Where we start to see a transition is in the often-quoted story told by Josiah Mason who credits his mentor Harrison, with making a steel pen for the famous chemist Dr. Joseph Priestly (discovered oxygen, etc…) in the late 1780’s. This becomes a transition because this same Josiah Mason, in the 1820’s becomes one of the small group of major British men who turned one-off artisan pens into a valid industry, churning out high-quality pens using machines and mass-production methods.

But that’s getting ahead of ourselves a little. What we start to see around 1780 are a few people experimenting with making steel pens as a possible livelihood. You have Harrison mentioned above. His technique was to roll a sheet of thin steel into a tube. The seam where the two side met he used as the slit, and then filed away the underside to make the shape of a pen. This was a highly laborious process.

There were others, such as a blacksmith named Fellows, of Sedgley (England) who in 1796 punched the shape out of a sheet of steel, wrapped the end into a tube and cut the slit with a chisel. Slight easier than Harrison, but still not fast enough.

These first steel pens were not only difficult to make, but users complained that they were stiff and scratchy. The steel was easily eaten away by the corrosive ink of the day. But it was the stiffness that really seemed to be a problem.

Quills can be flexible or they can be stiff. Swan quills, in particular, are big and thick and were known for stiffness. This was good for some kinds of writing, but much of the writing that was popular by the end of the 18th-century required a fine-point and a flexible tip. Someone needed to find a way to increase the flexibility of these early steel nibs before they could move from being a novelty to become a true commodity.

Despite the shortcomings, people were beginning to make and buy these early steel pens, primarily, it seems, in England. In 1806 Collins, Perkins & Co, a stationer in New York City, advertises that he has just received a shipment from London which includes “a large supply of steel pens.” Someone over there was making them and even exporting them. Could this have been Harrison? Fellows? Fellows’ former assistant Sheldon? Could it have been Wise of London with his “Elastic Steel Pens,” another barrel pen he began making in 1803?

1806 ad for large supply of steel pens

Here’s an 1807 ad for Wise’s pens. Remember that spelling back then was more of a competitive sport than the set of standards it eventually became.

1807 Wyses elastic steel pens

Right around this time, we find our first American pen maker, Peregrine Williamson. The story goes that in 1800 Williamson was a jeweler in Baltimore. He was having trouble mending his quill pens (this was a common problem, quills wore out quickly and most people were not very good at mending their quills), so, being a jeweler, he made himself a pen from steel instead. The first ones were too stiff, like the others being made at the time. Part of this was the thickness of the steel, but also the form of the barrel pen did not led itself to great flexibility.

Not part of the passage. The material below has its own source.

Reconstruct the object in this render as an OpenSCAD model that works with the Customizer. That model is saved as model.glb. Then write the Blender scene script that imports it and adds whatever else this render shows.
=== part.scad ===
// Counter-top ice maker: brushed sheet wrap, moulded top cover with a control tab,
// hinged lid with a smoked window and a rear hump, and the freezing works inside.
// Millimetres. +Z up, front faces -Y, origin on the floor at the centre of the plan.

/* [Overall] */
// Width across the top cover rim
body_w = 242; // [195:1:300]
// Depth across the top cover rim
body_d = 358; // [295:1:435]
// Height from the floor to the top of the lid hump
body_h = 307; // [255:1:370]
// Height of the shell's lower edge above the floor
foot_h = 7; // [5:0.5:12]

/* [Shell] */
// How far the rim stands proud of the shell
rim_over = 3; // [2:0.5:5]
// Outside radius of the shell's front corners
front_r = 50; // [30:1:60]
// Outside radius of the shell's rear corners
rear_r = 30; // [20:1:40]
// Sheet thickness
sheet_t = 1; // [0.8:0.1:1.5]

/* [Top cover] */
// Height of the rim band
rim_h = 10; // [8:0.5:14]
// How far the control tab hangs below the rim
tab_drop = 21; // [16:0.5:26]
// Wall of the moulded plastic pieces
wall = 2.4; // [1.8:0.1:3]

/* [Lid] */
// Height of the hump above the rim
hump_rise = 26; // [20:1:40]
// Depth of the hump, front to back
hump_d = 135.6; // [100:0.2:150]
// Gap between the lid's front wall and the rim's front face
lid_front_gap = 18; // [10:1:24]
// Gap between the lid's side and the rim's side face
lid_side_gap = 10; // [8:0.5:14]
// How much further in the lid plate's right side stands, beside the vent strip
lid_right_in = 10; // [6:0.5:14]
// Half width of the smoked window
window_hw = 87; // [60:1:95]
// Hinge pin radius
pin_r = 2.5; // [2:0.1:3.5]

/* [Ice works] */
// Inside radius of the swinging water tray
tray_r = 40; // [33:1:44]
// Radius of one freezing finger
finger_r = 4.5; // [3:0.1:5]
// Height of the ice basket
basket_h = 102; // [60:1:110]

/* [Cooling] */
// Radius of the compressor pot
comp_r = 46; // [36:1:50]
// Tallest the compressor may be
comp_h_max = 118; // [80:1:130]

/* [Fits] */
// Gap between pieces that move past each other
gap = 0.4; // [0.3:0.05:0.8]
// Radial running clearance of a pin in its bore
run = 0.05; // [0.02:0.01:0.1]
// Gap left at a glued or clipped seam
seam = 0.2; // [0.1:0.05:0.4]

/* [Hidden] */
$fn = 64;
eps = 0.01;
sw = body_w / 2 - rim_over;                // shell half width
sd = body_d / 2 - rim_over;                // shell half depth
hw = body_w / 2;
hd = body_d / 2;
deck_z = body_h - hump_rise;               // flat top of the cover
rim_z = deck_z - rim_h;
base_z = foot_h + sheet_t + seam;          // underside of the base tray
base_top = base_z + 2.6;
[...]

He decided to make a few adjustments and thereby seems to be the first to add slits to each shoulder of the pen. (an innovation later claimed by the British, a claim unchallenged until now) This moved the focus of the tines’ flex further back on the pen and thus increased the flexibility of the tines. This became his Elastic Three Slit Metallic Pen. By 1808 he had moved to New York and set up a business making quite a good living for both himself and an assistant just making these improved steel pens. According to an article in the Boston Mechanic magazine for August, 1835, Peregrine Williamson was clearly a profit of $600/month with the work of himself and his assistant. He did sell his pens for 100-cents each, so they weren’t cheap. In 1814 that would be about $260,000 a month in today’s dollars in profit. Not bad.

1808 Williamson's elastic steel pens

(As an aside, the ad above Williamson’s was advertising the available work of an indentured servant who still had 8 more years to pay off his indenture. An interesting historical tidbit from the time.)

In 1809 Williamson took out his most ambitious ad to date. It is also one of, if not the first, example of a President of the United States being quoted in an advertisement. You can also see from the illustrations that these are also barrel pens affixed to a handle.

1809 Williamson ad with Jefferson

The “uniformity of their books” mentioned as an advantage of the steel pen over the quill comes from the fact that quill pens, especially if they are not mended by a professional, can vary quite extensively. This can lead to one pen writing broad, one fine, and thus an inconsistent look to your journals and accounts.

An interesting follow up to this story with President Jefferson is that in a letter of 1822, Jefferson is writing to his friend DeWitt Clinton in New York.

“I thank you, Dear Sir, for the elegant pens you have been so kind as to send me; they perform their office admirably. I had formerly got such from Baltimore, but they were of steel, and their points rusted off immediately.”

This indicates that Clinton had sent him most likely a gold pen, or at least one not made of steel, and that the former President had had trouble with the ink of the time corroding his steel pens too quickly.

By 1812 you no longer see ads for British steel pens as we were having a bit of a tiff with the island nation and goods were slow in getting here.

1813 ad for a whole host of stationery and fancy goods items, only mentions Williamson’s pens.

1813 Williamson pens

But later in the teens, Sheldon, the assistant of Fellows who had made barrel pens back in 1795 in Sedgley, began making his Sheldon’s Inimitable Elastic Semi Lunar Steel Pen. You also still had stationers advertising Williamson and Wise as the only named pens.

1809 Williamson and Wise steel pens

Various other mentions during this period in American advertisements shows that steel pens were becoming a standard item, even as quills were still the norm.

  • In 1811: advertisements for “English and American Steel Pens”
  • In 1812: “Best Dutch Quills, Crow Quills for Drawing. Ready made Pens, Patent and Steel Pens…”
  • 1817: stationer advertising “patent steel pens”

Quills were still the primary writing instrument, though. In an 1820 advertisement for a Penmanship class, one of the skills being taught is “to make a good pen” i.e. cut a quill to make a good pen with which to write your new penmanship.

To this point in its history, the steel pens made by the above gentlemen were actually still pretty much hand-made objects. But the foundations are being laid for the true revolution in the pen industry which occurs in the next decade.

From 1820 to 1830 we see the introduction of machinery and eventually mass-production methods used to make steel pens, and they go from a luxury item to an everyday tool of the student, businessman and common writer.